■ Given problem: Write out exactly the lines from the line with "for node in" through the line with "material's nodes, with", both ends included, and no other line.
..........
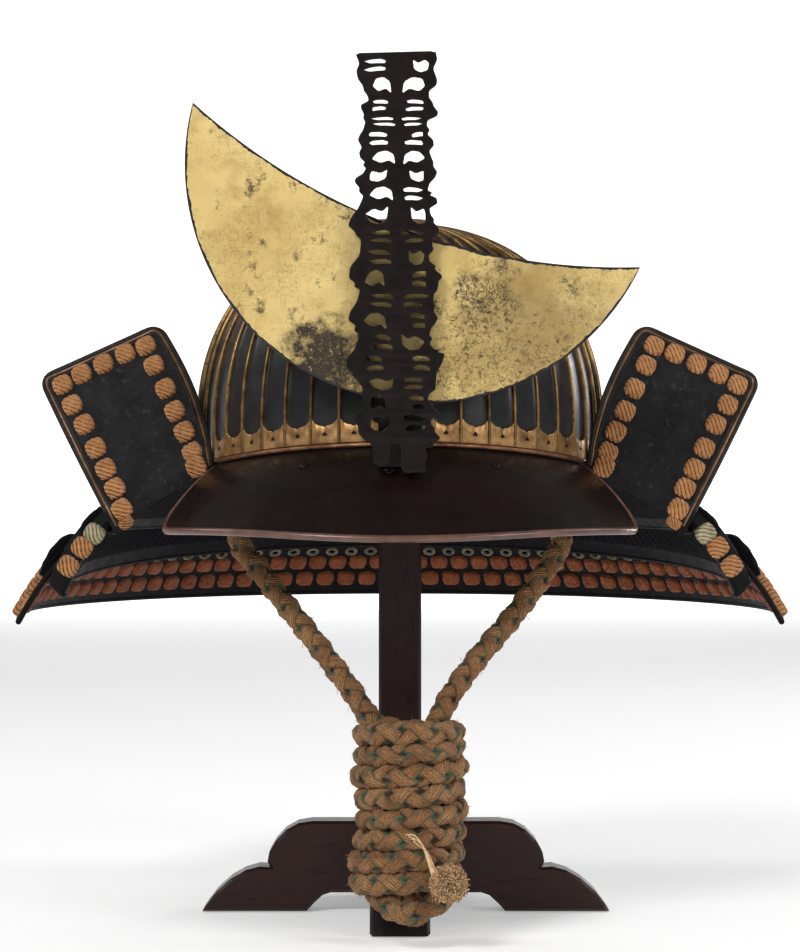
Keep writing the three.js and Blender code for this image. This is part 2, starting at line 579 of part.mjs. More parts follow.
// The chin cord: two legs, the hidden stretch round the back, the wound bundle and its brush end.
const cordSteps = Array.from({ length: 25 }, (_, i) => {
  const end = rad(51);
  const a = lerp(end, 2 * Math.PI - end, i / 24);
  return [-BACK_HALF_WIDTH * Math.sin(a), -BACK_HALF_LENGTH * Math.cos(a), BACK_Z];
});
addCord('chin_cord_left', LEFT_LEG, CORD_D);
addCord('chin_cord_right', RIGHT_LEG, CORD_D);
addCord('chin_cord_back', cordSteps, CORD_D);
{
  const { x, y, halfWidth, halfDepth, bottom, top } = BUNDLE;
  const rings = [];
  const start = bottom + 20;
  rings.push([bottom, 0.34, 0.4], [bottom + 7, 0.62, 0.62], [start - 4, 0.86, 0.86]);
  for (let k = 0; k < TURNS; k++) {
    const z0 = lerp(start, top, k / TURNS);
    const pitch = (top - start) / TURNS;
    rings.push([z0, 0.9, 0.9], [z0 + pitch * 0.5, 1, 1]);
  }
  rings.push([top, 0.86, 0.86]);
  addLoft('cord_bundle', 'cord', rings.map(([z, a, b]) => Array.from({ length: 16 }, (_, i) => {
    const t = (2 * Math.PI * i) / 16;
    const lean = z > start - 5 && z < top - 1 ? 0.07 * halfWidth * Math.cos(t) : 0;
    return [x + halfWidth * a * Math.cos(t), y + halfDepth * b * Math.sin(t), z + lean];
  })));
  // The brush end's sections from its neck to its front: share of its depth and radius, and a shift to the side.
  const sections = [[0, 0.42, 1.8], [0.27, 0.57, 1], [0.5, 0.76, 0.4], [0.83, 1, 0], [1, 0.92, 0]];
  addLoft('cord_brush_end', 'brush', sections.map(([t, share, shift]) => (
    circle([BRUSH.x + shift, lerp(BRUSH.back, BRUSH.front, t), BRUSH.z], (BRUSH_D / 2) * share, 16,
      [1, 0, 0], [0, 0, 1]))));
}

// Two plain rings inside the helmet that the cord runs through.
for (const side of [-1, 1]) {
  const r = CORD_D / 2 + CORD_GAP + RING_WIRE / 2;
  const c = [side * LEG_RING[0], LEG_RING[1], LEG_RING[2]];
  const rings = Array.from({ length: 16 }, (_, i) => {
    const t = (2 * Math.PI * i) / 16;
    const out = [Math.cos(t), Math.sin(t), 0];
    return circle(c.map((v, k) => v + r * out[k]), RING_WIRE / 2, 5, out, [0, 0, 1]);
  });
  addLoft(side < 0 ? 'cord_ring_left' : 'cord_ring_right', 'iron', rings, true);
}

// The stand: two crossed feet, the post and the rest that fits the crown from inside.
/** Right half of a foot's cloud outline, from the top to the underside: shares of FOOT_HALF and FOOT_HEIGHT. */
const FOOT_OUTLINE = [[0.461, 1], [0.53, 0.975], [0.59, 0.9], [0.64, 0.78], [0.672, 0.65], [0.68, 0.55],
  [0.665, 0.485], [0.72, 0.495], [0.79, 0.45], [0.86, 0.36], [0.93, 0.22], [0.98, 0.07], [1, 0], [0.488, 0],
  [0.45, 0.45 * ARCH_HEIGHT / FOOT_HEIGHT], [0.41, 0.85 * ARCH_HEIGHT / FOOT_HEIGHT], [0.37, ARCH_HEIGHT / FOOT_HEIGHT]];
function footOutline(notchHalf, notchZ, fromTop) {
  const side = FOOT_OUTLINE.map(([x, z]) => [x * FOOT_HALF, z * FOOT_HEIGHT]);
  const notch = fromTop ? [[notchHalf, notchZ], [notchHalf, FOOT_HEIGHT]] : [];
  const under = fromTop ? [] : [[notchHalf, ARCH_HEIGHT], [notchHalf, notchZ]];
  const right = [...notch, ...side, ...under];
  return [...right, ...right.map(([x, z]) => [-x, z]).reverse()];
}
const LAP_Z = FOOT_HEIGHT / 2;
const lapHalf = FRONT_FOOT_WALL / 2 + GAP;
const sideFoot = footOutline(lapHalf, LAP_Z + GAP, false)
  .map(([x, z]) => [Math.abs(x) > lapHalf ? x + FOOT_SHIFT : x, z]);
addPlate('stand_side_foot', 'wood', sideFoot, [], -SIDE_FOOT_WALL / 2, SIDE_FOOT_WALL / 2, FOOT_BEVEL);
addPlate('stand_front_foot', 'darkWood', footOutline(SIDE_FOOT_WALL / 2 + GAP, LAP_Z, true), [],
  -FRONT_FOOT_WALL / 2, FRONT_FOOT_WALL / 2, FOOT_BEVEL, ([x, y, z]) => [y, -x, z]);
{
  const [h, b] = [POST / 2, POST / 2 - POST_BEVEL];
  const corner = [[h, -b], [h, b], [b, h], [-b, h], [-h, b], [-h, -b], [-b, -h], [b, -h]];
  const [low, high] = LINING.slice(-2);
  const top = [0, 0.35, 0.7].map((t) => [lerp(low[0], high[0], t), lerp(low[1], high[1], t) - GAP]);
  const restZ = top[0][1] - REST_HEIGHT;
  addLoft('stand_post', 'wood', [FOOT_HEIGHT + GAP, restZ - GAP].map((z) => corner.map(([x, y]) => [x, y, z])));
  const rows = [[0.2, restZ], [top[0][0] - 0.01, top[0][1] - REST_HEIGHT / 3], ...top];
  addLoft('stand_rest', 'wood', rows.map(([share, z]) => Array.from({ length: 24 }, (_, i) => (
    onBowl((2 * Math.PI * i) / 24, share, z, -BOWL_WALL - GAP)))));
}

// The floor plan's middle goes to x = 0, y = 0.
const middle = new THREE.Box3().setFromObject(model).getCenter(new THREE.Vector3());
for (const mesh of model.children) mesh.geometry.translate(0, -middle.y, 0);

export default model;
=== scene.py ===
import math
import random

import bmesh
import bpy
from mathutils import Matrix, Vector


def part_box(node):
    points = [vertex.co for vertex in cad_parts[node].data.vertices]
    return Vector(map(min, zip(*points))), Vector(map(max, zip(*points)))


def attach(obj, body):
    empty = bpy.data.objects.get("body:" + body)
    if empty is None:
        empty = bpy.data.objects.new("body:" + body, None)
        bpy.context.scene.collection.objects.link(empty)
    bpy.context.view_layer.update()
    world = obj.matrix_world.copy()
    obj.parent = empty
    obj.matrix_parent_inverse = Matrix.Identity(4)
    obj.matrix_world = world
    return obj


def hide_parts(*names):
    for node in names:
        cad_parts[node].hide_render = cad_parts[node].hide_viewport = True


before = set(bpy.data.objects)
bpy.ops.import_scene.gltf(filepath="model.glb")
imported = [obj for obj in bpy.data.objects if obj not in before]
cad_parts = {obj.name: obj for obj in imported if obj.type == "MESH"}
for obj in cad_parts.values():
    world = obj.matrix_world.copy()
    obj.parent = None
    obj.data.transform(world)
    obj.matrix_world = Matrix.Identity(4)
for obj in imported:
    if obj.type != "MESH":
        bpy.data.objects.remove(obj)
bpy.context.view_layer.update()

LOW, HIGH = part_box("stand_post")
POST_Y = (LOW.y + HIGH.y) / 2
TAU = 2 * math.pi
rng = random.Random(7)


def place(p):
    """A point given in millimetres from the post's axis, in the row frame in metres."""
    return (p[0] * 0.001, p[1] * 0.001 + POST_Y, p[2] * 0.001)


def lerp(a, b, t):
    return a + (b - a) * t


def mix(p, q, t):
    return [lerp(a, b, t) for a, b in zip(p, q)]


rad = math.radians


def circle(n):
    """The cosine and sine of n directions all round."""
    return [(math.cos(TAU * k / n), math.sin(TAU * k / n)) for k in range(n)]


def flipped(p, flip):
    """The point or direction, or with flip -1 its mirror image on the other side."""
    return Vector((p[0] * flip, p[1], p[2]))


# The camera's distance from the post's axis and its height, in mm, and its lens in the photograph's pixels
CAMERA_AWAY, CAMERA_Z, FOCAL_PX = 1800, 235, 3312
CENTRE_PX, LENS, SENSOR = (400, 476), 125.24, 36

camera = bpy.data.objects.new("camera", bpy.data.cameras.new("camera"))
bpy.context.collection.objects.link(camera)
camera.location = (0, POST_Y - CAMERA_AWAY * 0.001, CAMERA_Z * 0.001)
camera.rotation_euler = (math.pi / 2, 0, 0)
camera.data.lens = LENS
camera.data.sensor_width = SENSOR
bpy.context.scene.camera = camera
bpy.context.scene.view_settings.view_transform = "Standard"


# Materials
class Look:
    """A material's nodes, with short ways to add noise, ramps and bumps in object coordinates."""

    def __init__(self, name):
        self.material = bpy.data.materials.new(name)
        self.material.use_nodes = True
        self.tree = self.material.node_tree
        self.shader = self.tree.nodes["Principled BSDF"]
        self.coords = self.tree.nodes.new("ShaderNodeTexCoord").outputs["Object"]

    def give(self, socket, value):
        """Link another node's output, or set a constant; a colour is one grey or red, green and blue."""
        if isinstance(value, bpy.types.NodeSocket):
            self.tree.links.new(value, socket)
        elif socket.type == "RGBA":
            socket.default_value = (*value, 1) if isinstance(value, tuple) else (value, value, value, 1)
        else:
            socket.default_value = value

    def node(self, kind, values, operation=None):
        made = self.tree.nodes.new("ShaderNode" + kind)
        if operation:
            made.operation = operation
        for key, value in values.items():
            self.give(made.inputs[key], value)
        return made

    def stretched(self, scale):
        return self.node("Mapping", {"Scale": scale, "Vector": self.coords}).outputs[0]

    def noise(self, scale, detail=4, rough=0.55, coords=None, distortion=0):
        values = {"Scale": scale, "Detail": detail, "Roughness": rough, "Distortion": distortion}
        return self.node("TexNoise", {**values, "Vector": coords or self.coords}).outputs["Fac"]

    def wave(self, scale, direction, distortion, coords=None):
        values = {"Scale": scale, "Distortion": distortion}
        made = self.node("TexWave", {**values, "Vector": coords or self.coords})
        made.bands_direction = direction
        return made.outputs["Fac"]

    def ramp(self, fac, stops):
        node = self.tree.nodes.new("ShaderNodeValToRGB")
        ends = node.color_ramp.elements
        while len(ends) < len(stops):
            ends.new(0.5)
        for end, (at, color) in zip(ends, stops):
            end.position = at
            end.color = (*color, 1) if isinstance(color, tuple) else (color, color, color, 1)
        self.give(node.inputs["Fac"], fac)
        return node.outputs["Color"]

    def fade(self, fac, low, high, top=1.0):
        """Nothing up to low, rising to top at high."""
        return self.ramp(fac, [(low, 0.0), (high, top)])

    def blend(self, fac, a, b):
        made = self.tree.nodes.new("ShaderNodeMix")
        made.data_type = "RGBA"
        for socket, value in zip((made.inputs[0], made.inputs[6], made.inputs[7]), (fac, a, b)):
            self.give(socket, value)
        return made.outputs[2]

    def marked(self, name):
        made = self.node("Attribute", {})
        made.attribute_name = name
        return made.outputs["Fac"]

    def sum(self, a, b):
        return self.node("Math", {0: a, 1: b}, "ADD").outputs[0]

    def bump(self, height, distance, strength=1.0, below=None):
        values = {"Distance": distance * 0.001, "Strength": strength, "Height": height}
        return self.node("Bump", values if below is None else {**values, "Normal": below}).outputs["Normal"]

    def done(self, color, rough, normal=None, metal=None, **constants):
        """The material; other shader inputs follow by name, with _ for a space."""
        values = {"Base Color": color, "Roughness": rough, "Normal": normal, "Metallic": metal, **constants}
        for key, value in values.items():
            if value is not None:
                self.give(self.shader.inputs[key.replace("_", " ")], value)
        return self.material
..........
■ Solution for this task:
    for node in names:
        cad_parts[node].hide_render = cad_parts[node].hide_viewport = True


before = set(bpy.data.objects)
bpy.ops.import_scene.gltf(filepath="model.glb")
imported = [obj for obj in bpy.data.objects if obj not in before]
cad_parts = {obj.name: obj for obj in imported if obj.type == "MESH"}
for obj in cad_parts.values():
    world = obj.matrix_world.copy()
    obj.parent = None
    obj.data.transform(world)
    obj.matrix_world = Matrix.Identity(4)
for obj in imported:
    if obj.type != "MESH":
        bpy.data.objects.remove(obj)
bpy.context.view_layer.update()

LOW, HIGH = part_box("stand_post")
POST_Y = (LOW.y + HIGH.y) / 2
TAU = 2 * math.pi
rng = random.Random(7)


def place(p):
    """A point given in millimetres from the post's axis, in the row frame in metres."""
    return (p[0] * 0.001, p[1] * 0.001 + POST_Y, p[2] * 0.001)


def lerp(a, b, t):
    return a + (b - a) * t


def mix(p, q, t):
    return [lerp(a, b, t) for a, b in zip(p, q)]


rad = math.radians


def circle(n):
    """The cosine and sine of n directions all round."""
    return [(math.cos(TAU * k / n), math.sin(TAU * k / n)) for k in range(n)]


def flipped(p, flip):
    """The point or direction, or with flip -1 its mirror image on the other side."""
    return Vector((p[0] * flip, p[1], p[2]))


# The camera's distance from the post's axis and its height, in mm, and its lens in the photograph's pixels
CAMERA_AWAY, CAMERA_Z, FOCAL_PX = 1800, 235, 3312
CENTRE_PX, LENS, SENSOR = (400, 476), 125.24, 36

camera = bpy.data.objects.new("camera", bpy.data.cameras.new("camera"))
bpy.context.collection.objects.link(camera)
camera.location = (0, POST_Y - CAMERA_AWAY * 0.001, CAMERA_Z * 0.001)
camera.rotation_euler = (math.pi / 2, 0, 0)
camera.data.lens = LENS
camera.data.sensor_width = SENSOR
bpy.context.scene.camera = camera
bpy.context.scene.view_settings.view_transform = "Standard"


# Materials
class Look:
    """A material's nodes, with short ways to add noise, ramps and bumps in object coordinates."""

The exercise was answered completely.